Show HN: Lincluster – Quick and easy Linux cluster management - lincluster
https://lincluster.com/
======
lincluster
Hi HN! I'd like to show you something I've been working on for a while.

I often find myself setting up a number of linux servers and getting
frustrated at the tools available to easily coordinate them. I'm talking about
basic things - configuring ssh keys, users, installing the same few packages
(ufw, fail2ban, git, ...), configuring wireguard so they can securely talk to
each other, and then keeping them in sync. I usually end up with a couple of
ansible playbooks and disparate notes spread over the place containing info on
what server does what, how they are configured, which playbooks to run, and so
on.

I've been building Lincluster in order to address some of these issues.

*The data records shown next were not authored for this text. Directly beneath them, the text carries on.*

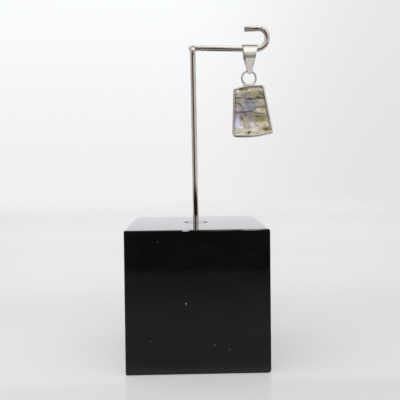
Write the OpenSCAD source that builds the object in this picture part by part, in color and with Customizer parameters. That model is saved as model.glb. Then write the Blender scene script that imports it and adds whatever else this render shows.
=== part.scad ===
// Gemstone pendant hanging from the wire hook of a small block stand.
// Millimetres, +Z up, origin at the centre of the block's underside, the drop's face towards -Y.

/* [Block] */
// Side of the square base block
block_side = 50.4; // [40:0.2:60]
// Height of the base block
block_h = 50; // [40:1:60]
// Chamfer along every edge of the block
block_chamfer = 0.4; // [0.2:0.1:1]
// Depth of the hole that holds the foot of the wire
socket_depth = 14; // [8:1:20]

/* [Wire hook] */
// Thickness of the wire
wire_d = 2.2; // [1.8:0.1:2.3]
// Height of the arm's centre line above the block, at its corner
arm_rise = 67.04; // [60:0.01:75]
// How far below the corner the wire starts to bulge outwards
bulge_below = 1.15; // [0.8:0.05:1.5]
// Length of that bulge, up to its blunt tip
bulge_len = 2.2; // [1.8:0.1:2.4]
// Lean of the post to the left, in degrees
post_lean = 0.4; // [0:0.1:0.8]
// Droop of the arm towards the hook, in degrees
arm_droop = 1.3; // [0:0.1:3]
// Length of the arm from the corner to the start of the hook's bend
arm_len = 24.3; // [23:0.1:30]
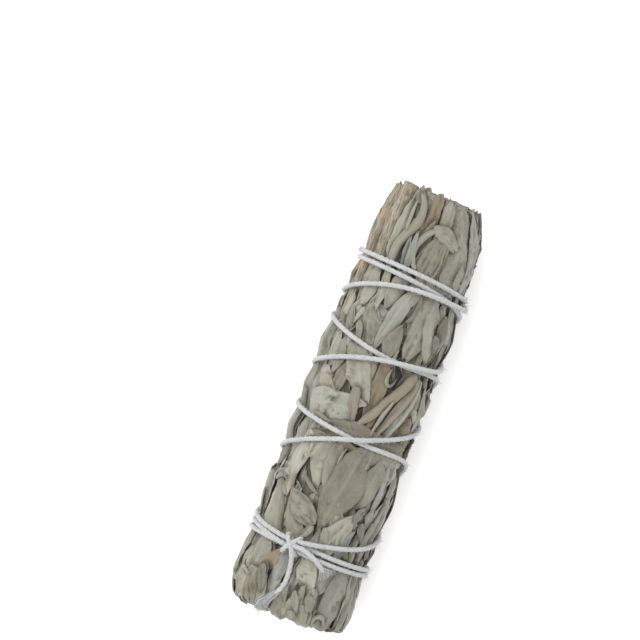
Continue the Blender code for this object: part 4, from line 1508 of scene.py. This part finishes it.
    def add_core(self, parts: MeshParts, lane: int) -> None:
        """Adds a sprig's packed inner leaves, lumpy, coloured with painted shade where they show in the gaps.

        Args:
            parts: the sprig's mesh.
            lane: the number of its lane, from 0.
        """
        low, high = self.lanes[lane]
        along = np.linspace(1.6, self.bundle.length - 1.0, 110)[:, None]
        share = np.linspace(0, 1, 6 + int((high - low) / 3.0))[None, :]
        along, angle = np.broadcast_arrays(along, low + 0.4 + (high - low - 0.8) * share)
        arc = np.radians(angle) * self.bundle.free
        lumps = self.crinkle.at(along * 0.45, arc * 0.7 + 11) * 0.35
        outer = self.bundle.radius(along, angle) - self.core_depth + lumps
        outer = np.minimum(outer, self.bed.read(self.bed.limit, along, arc) - 0.3)
        turned = self.bundle.shorter(arc)
        bare = np.any([stem.near(along, turned, self.bundle.free) for stem in self.stems], axis=0)
        outer = np.where(bare, outer - 0.7, outer)
        outer = np.minimum(outer, self.bundle.floor(angle, 0.6))
        top = self.bundle.placed(along, angle, outer)
        bottom = self.bundle.placed(along, angle, np.full_like(outer, self.inner))
        self.add_packed(parts, top, bottom, np.stack([along * 0.1, arc * 0.1], axis=-1))

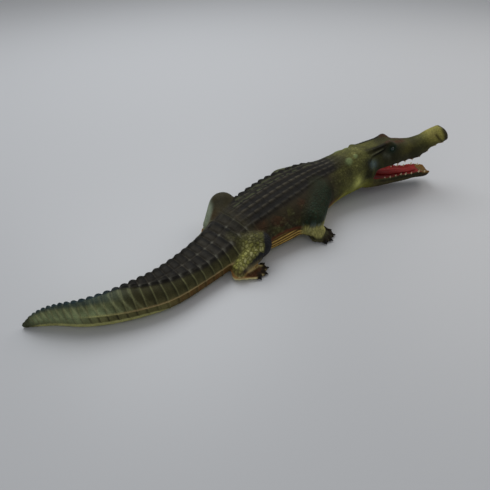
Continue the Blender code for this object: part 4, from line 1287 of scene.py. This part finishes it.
def build_claws(name, material):
    _, front, tips = FEET[name]
    rings = []
    for tip in tips:
        _, end, along, _ = toe_line(front, tip)
        root = end + (0, 0, TOE_RADIUS * 0.85) - along * CLAW_ROOT
        point = end + along * CLAW_LENGTH + (0, 0, CLAW_RISE)
        rings.append(horn(root, point, CLAW_RADIUS, (0, 0, CLAW_BEND)))
    return piece_from(f"claws_{name}", rings, material)


def tongue_rings(count=60, around=40):
    """A low grainy pad with a groove down its middle."""
    table = np.array(JAW_SECTIONS, float)
    at = np.linspace(0.040, 0.192, count)
    half, rim = smooth_steps(table[:, 0], table[:, 1:3], at).T[..., None]
    swell = np.sin(np.linspace(0.02, 0.98, count) * math.pi)[:, None] ** 0.35
    angle = circle(around)[None]
    across = np.sin(angle) * half * 0.46 * swell
    ahead = at[:, None]
    grain = 0.0005 * np.sin(ahead * 1900 + 2 * np.sin(angle * 5)) * np.sin(angle * 9 + ahead * 700)
    groove = -0.0012 * near(across, 0.002) * (np.cos(angle) > 0)
    high = rim - MOUTH_DEPTH + (0.5 + 0.5 * np.cos(angle)) * 0.0058 * swell
    return rings_in(LOWER, at, across, high + (grain + groove) * (np.cos(angle) > 0.1))


def eye_rings(side):
    """A ball with a slight bulge, set into the head."""
    centre = np.array(UPPER @ Vector((EYE_PLACE.x, EYE_PLACE.y * side, EYE_PLACE.z)))
    out = np.array(UPPER.to_3x3() @ Vector((0.15, side * 0.92, 0.36)))
    out = out / np.linalg.norm(out)
    across = unit(np.cross(out, [0, 0, 1.0]))
    up = np.cross(across, out)
    angle = circle(40)[:, None]
    turned = np.cos(angle) * across + np.sin(angle) * up
    rings = []
    for t in np.radians(np.linspace(-88, 88, 28)):
        bulge = 1 + 0.05 * near(t - math.pi / 2, 0.5)
        rings.append(centre + EYE_RADIUS * bulge * (math.sin(t) * out + math.cos(t) * turned))
    return np.array(rings)


# ---------------------------------------------------------------- stage
CAMERA_PLACE = (-0.5795, 0.6074, 0.6976)
CAMERA_LOOK = (0.555, -0.462, -0.692)
CAMERA_ROLL = math.radians(-1.77)
CAMERA_FIELD = math.radians(70.27)
SKY_COLOUR, SKY_STRENGTH = (0.97, 0.985, 1.0, 1), 0.36


def build_floor():
    bpy.ops.mesh.primitive_plane_add(size=30)
    floor = bpy.context.object
    floor.name = "floor"
    grey = {"Base Color": (*srgb(192, 193, 196), 1), "Roughness": 0.42}
    floor.data.materials.append(painted("pale_floor", lambda material: grey))


def add_light(name, place, size, power, colour):
    """A flat light that faces the middle of the figure."""
    light = bpy.data.lights.new(name, "AREA")
    light.shape = "RECTANGLE"
    light.size, light.size_y = size
    light.energy = power
    light.color = colour
    obj = placed_object(name, light)
    obj.location = place
    obj.rotation_euler = (-Vector(place)).to_track_quat("-Z", "Y").to_euler()


def build_lights():
    world = bpy.data.worlds.new("soft_studio")
    bpy.context.scene.world = world
    world.use_nodes = True
    background = world.node_tree.nodes["Background"].inputs
    background["Color"].default_value, background["Strength"].default_value = SKY_COLOUR, SKY_STRENGTH
    add_light("window", (2.2, -0.6, 3.2), (3.0, 2.4), 80, (0.95, 0.98, 1.0))
    add_light("fill", (-0.4, -2.6, 2.2), (2.0, 2.0), 20, (1.0, 0.96, 0.90))


def build_camera():
    camera = bpy.data.cameras.new("camera")
    camera.sensor_width = 36
    camera.angle = CAMERA_FIELD
    camera.clip_start, camera.clip_end = 0.01, 100
    obj = placed_object("camera", camera)
    obj.location = CAMERA_PLACE
    look = Vector(CAMERA_LOOK).to_track_quat("-Z", "Y").to_matrix()
    obj.rotation_euler = (look @ Matrix.Rotation(CAMERA_ROLL, 3, "Z")).to_euler()
    bpy.context.scene.camera = obj


def main():
    skin = build_skin()
    skin.data.materials.clear()
    skin.data.materials.append(skin_material())
    flesh = [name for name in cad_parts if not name.startswith("eye") and name != "tongue"]
    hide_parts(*flesh)
    pieces = [(skin, "trunk")]
    ivory = plain_paint("ivory_paint", srgb(222, 208, 168), 0.35, 0.10)
    black = plain_paint("black_paint", srgb(22, 19, 17), 0.30, 0.35)
    red = plain_paint("red_paint", srgb(134, 26, 22), 0.60, 0.35, 300)
    eye_paint = eye_material()
    lower = build_teeth("teeth_lower", ivory, LOWER_TEETH, JAW_SECTIONS, 2, LOWER, *LOWER_SET, 1)
    upper = build_teeth("teeth_upper", ivory, UPPER_TEETH, HEAD_SECTIONS, 4, UPPER, *UPPER_SET, -1)
    pieces += [(lower, "head"), (upper, "head")]
    pieces += [(build_claws(name, black), "feet") for name in FEET]
    tongue = piece_from("red_tongue", [tongue_rings()], red)
    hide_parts("tongue")
    pieces.append((tongue, "mouth"))
    for side, word in ((1, "left"), (-1, "right")):
        eye = piece_from(f"painted_eye_{word}", [eye_rings(side)], eye_paint)
        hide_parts(f"eye_{word}")
        pieces.append((eye, "eyes"))
    for piece, slot in pieces:
        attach(piece, "root")
    build_floor()
    build_lights()
    build_camera()
    bpy.context.scene.view_settings.view_transform = "Standard"


main()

The
idea is that once the master is configured, introducing a new node to the
cluster is a simple as `wget`'ing and running a single binary that then
coordinates with the master in order to fetch the latest package states and
system configuration files.

The major features I have so far (that have been personal pain points in the
past) are -

    
    
      - Installing a preconfigured set of packages, and installing new ones / removing old ones when this list changes
      - Automatically copying configuration files to specific places
      - Being able to have a central auth service, so you don't need to copy ssh keys to each node and update them all when adding/removing authenticated users
      - Having a quick UI to instantly bring up an in-browser shell to any of the servers
    

I intend for it to be completely free for personal use, and I'm currently
thinking about pricing models for business use.

I'd love to hear any and all feedback on Lincluster! :-)